-- START OF Provided material --
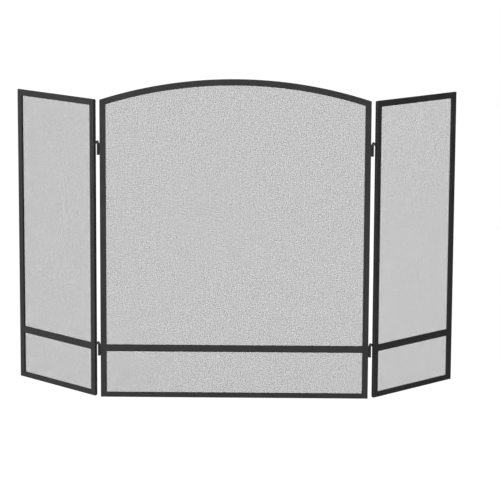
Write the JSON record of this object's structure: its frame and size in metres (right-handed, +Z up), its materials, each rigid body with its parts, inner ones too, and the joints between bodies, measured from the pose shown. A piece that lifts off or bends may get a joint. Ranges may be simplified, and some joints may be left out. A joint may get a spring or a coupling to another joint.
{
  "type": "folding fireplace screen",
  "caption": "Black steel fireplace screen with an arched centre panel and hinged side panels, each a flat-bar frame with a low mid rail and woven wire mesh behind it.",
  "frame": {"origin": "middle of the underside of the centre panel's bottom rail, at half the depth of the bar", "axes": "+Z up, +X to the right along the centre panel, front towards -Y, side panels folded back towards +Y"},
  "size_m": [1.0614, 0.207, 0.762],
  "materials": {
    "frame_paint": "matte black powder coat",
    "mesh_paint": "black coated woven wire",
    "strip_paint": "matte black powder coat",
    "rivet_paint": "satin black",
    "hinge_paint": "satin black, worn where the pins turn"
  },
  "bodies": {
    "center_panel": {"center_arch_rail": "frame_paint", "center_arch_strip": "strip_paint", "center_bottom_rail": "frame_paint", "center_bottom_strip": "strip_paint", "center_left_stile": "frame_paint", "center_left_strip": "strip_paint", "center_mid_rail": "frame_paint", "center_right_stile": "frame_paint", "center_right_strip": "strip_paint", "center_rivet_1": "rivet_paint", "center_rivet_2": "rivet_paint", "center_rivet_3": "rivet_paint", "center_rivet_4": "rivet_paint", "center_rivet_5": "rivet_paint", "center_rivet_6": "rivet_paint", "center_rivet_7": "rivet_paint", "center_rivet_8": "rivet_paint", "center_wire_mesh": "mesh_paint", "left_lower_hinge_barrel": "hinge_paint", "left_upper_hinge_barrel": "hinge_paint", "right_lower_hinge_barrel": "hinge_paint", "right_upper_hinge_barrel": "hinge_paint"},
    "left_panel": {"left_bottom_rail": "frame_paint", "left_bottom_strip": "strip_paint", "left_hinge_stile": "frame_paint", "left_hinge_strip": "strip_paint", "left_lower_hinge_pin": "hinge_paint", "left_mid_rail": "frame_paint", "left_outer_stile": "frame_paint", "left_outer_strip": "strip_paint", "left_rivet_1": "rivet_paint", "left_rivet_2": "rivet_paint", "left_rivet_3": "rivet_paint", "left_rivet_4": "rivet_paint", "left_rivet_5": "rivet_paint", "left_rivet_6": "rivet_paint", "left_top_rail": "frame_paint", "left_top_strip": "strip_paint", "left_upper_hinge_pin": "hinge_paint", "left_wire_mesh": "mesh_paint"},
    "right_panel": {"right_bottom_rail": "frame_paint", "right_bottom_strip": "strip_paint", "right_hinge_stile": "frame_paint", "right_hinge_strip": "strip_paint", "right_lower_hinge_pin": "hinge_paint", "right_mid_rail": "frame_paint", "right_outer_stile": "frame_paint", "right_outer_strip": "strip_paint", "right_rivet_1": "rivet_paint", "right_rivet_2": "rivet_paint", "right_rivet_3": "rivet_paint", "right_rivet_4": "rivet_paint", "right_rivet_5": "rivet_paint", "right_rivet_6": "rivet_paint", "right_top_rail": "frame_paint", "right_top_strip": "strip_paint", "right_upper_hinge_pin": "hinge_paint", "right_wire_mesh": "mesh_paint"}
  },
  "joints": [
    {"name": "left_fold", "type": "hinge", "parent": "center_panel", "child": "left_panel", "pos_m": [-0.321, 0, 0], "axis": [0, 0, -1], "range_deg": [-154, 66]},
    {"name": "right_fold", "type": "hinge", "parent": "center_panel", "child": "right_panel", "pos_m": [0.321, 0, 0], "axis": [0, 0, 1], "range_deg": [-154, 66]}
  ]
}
-- END OF Provided material --
Set task:
Output all of the data again, exactly.

Final result:
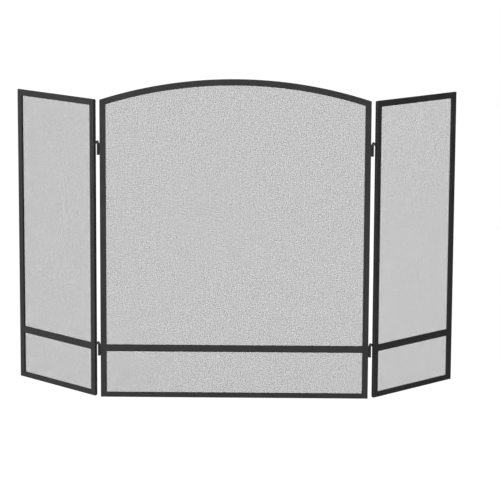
Write the JSON record of this object's structure: its frame and size in metres (right-handed, +Z up), its materials, each rigid body with its parts, inner ones too, and the joints between bodies, measured from the pose shown. A piece that lifts off or bends may get a joint. Ranges may be simplified, and some joints may be left out. A joint may get a spring or a coupling to another joint.
{
  "type": "folding fireplace screen",
  "caption": "Black steel fireplace screen with an arched centre panel and hinged side panels, each a flat-bar frame with a low mid rail and woven wire mesh behind it.",
  "frame": {"origin": "middle of the underside of the centre panel's bottom rail, at half the depth of the bar", "axes": "+Z up, +X to the right along the centre panel, front towards -Y, side panels folded back towards +Y"},
  "size_m": [1.0614, 0.207, 0.762],
  "materials": {
    "frame_paint": "matte black powder coat",
    "mesh_paint": "black coated woven wire",
    "strip_paint": "matte black powder coat",
    "rivet_paint": "satin black",
    "hinge_paint": "satin black, worn where the pins turn"
  },
  "bodies": {
    "center_panel": {"center_arch_rail": "frame_paint", "center_arch_strip": "strip_paint", "center_bottom_rail": "frame_paint", "center_bottom_strip": "strip_paint", "center_left_stile": "frame_paint", "center_left_strip": "strip_paint", "center_mid_rail": "frame_paint", "center_right_stile": "frame_paint", "center_right_strip": "strip_paint", "center_rivet_1": "rivet_paint", "center_rivet_2": "rivet_paint", "center_rivet_3": "rivet_paint", "center_rivet_4": "rivet_paint", "center_rivet_5": "rivet_paint", "center_rivet_6": "rivet_paint", "center_rivet_7": "rivet_paint", "center_rivet_8": "rivet_paint", "center_wire_mesh": "mesh_paint", "left_lower_hinge_barrel": "hinge_paint", "left_upper_hinge_barrel": "hinge_paint", "right_lower_hinge_barrel": "hinge_paint", "right_upper_hinge_barrel": "hinge_paint"},
    "left_panel": {"left_bottom_rail": "frame_paint", "left_bottom_strip": "strip_paint", "left_hinge_stile": "frame_paint", "left_hinge_strip": "strip_paint", "left_lower_hinge_pin": "hinge_paint", "left_mid_rail": "frame_paint", "left_outer_stile": "frame_paint", "left_outer_strip": "strip_paint", "left_rivet_1": "rivet_paint", "left_rivet_2": "rivet_paint", "left_rivet_3": "rivet_paint", "left_rivet_4": "rivet_paint", "left_rivet_5": "rivet_paint", "left_rivet_6": "rivet_paint", "left_top_rail": "frame_paint", "left_top_strip": "strip_paint", "left_upper_hinge_pin": "hinge_paint", "left_wire_mesh": "mesh_paint"},
    "right_panel": {"right_bottom_rail": "frame_paint", "right_bottom_strip": "strip_paint", "right_hinge_stile": "frame_paint", "right_hinge_strip": "strip_paint", "right_lower_hinge_pin": "hinge_paint", "right_mid_rail": "frame_paint", "right_outer_stile": "frame_paint", "right_outer_strip": "strip_paint", "right_rivet_1": "rivet_paint", "right_rivet_2": "rivet_paint", "right_rivet_3": "rivet_paint", "right_rivet_4": "rivet_paint", "right_rivet_5": "rivet_paint", "right_rivet_6": "rivet_paint", "right_top_rail": "frame_paint", "right_top_strip": "strip_paint", "right_upper_hinge_pin": "hinge_paint", "right_wire_mesh": "mesh_paint"}
  },
  "joints": [
    {"name": "left_fold", "type": "hinge", "parent": "center_panel", "child": "left_panel", "pos_m": [-0.321, 0, 0], "axis": [0, 0, -1], "range_deg": [-154, 66]},
    {"name": "right_fold", "type": "hinge", "parent": "center_panel", "child": "right_panel", "pos_m": [0.321, 0, 0], "axis": [0, 0, 1], "range_deg": [-154, 66]}
  ]
}